L'environnement, le grand oublié
Il met totalement tout ce qui a rapport à l'écologie et l'environnement. Par exemple, la destruction d'une forêt tropicale pour fabriquer du papier augmente le PIB, mais peut se traduire par un désastre environnemental. Faire augmenter le PIB à tout prix demande de produire, et donc d'extraire des ressources naturelles qui ne sont pas toujours renouvelables. Viser la croissance à tout prix ne peut mener qu'à une surexploitation des ressources naturelles, chose que beaucoup considère comme nuisible. Et pire : si les activités polluantes sont comptées dans le PIB, les activités de dépollution le sont aussi !
L'argent ne fait pas le bonheur
De plus, il ne rend pas compte du bien-être des habitants d'un pays ou du niveau de développement d'un pays, même en annulant l'effet des inégalités de revenu.
Hé, mais tu viens dire qu'il s'agissait d'un bon indicateur du niveau de vie ?
Et dans les faits, ce n'est pas incompatible ! C'est ce qu'on appelle le paradoxe d'Easterlin : augmenter le PIB par habitant ne fait pas automatiquement augmenter le bien-être subjectif ressenti par sa population. Au-delà d'un certain niveau de richesse, il semblerait que le bien-être subjectif ne grimpe plus vraiment.
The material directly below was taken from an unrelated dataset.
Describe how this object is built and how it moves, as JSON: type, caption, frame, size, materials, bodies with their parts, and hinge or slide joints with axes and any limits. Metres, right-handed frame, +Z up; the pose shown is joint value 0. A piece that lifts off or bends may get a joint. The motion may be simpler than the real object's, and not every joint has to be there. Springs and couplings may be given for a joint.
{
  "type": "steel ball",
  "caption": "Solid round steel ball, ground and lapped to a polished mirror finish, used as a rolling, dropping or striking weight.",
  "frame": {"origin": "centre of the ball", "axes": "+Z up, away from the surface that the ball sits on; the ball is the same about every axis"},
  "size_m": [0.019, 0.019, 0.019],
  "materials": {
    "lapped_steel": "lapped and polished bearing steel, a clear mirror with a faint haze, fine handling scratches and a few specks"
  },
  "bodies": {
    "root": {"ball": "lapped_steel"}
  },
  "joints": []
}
Mais toutes les études sur le sujet ne sont pas d'accord, et il faut avouer que les mesures du bien-être subjectif ne sont pas des plus fiables, de même que leur interprétation statistique.
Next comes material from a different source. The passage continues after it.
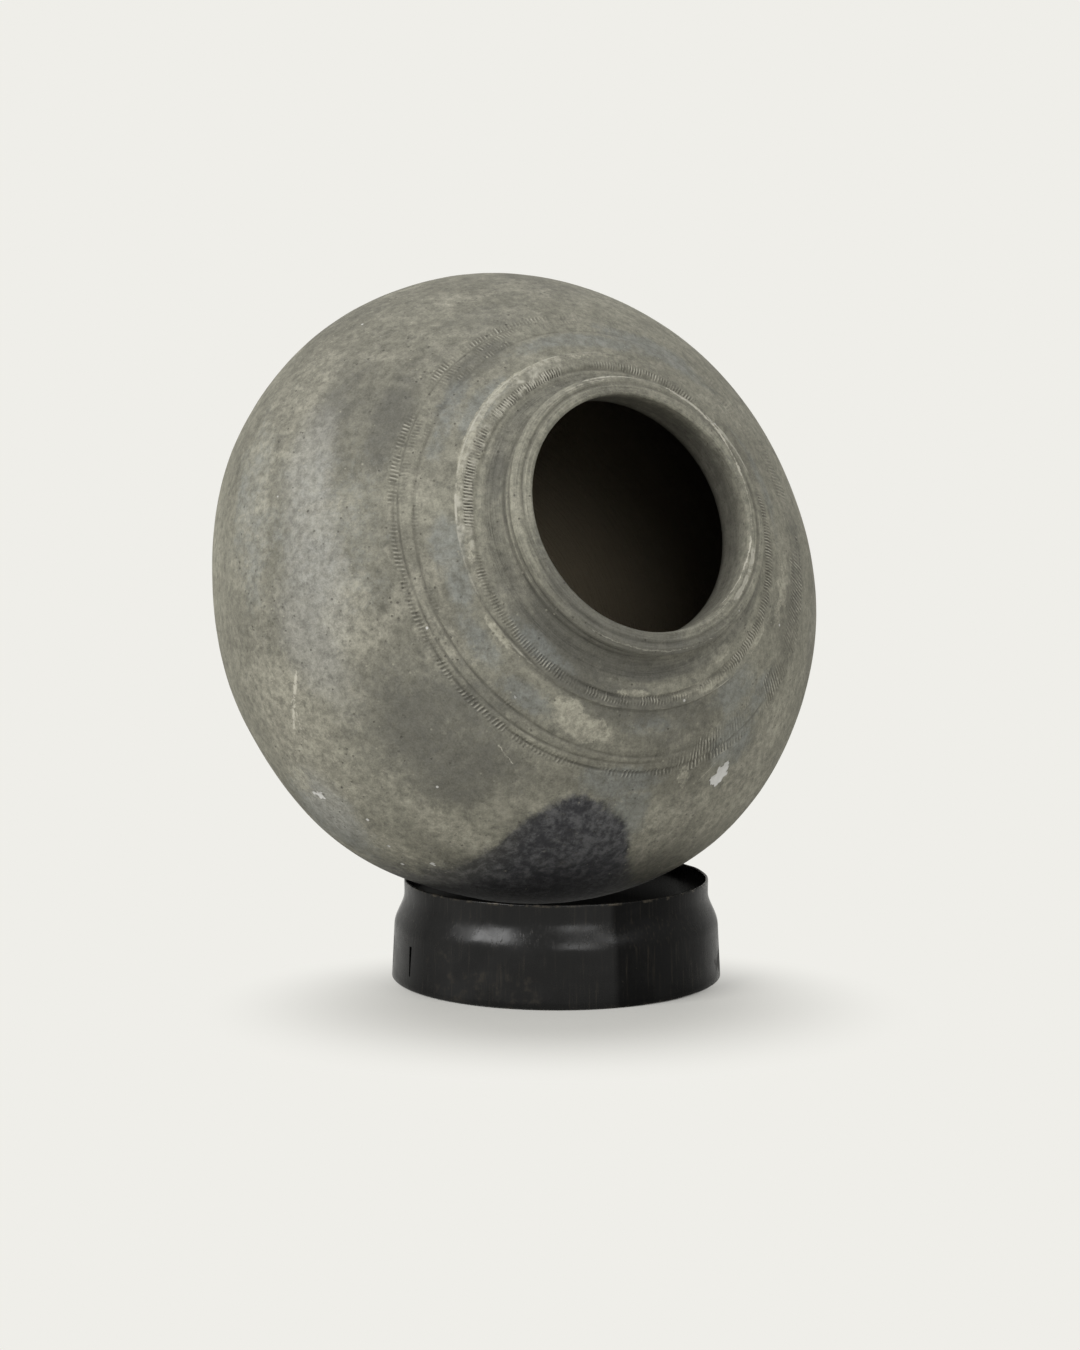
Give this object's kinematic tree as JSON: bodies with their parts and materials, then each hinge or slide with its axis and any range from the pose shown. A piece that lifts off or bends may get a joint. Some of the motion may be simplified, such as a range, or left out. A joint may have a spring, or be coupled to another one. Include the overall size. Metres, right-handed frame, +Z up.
{
  "type": "clay water pot on ring stand",
  "caption": "Round-bellied hand-made clay water pot with a short neck and rolled lip, lying tilted in a low black steel ring stand.",
  "frame": {"origin": "below the middle of the whole object's bounding box, on the surface that it stands on", "axes": "+Z up; the pot's mouth looks along -Y and 20 degrees up; X = 0 halves the pot and the ring stand"},
  "size_m": [0.395, 0.3318, 0.4263],
  "materials": {
    "clay": "matte, smoke-stained",
    "black_steel": "satin black"
  },
  "bodies": {
    "stand": {"ring_stand": "black_steel"},
    "pot": {"clay_pot": "clay"}
  },
  "joints": [
    {"name": "pot_lift", "type": "slide", "parent": "stand", "child": "pot", "axis": [0, 0, 1], "range_m": [0, 0.2]}
  ]
}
Les explications de ce paradoxe sont cependant assez difficiles à établir. Certains psychologues se sont penchés sur le sujet, mais rien de concluant pour le moment. Peut-être que la réponse viendra de l'économie comportementale, un domaine de l'économie qui tente de mêler psychologie, neurosciences et économie. Au passage, un cours sur le sujet existe sur ce site, mais il ne parle pas vraiment du paradoxe d'Easterlin.
Bon, on fait quoi ?
Bref, remplacer le PIB ne serait pas une mauvaise idée, même si le PIB a quelques avantages : il est simple à calculer, est une bonne approximation du niveau de vie d'un pays (une fois rapporté à sa population), donne des indices sur l'état de l'économie d'un pays, et ainsi de suite. Mais ses inconvénients ne plaident pas en sa faveur. Quelques économistes ont déjà fait quelques propositions de remplacement, mais rien n'a percé au moment où j'écris ces lignes (début 2016).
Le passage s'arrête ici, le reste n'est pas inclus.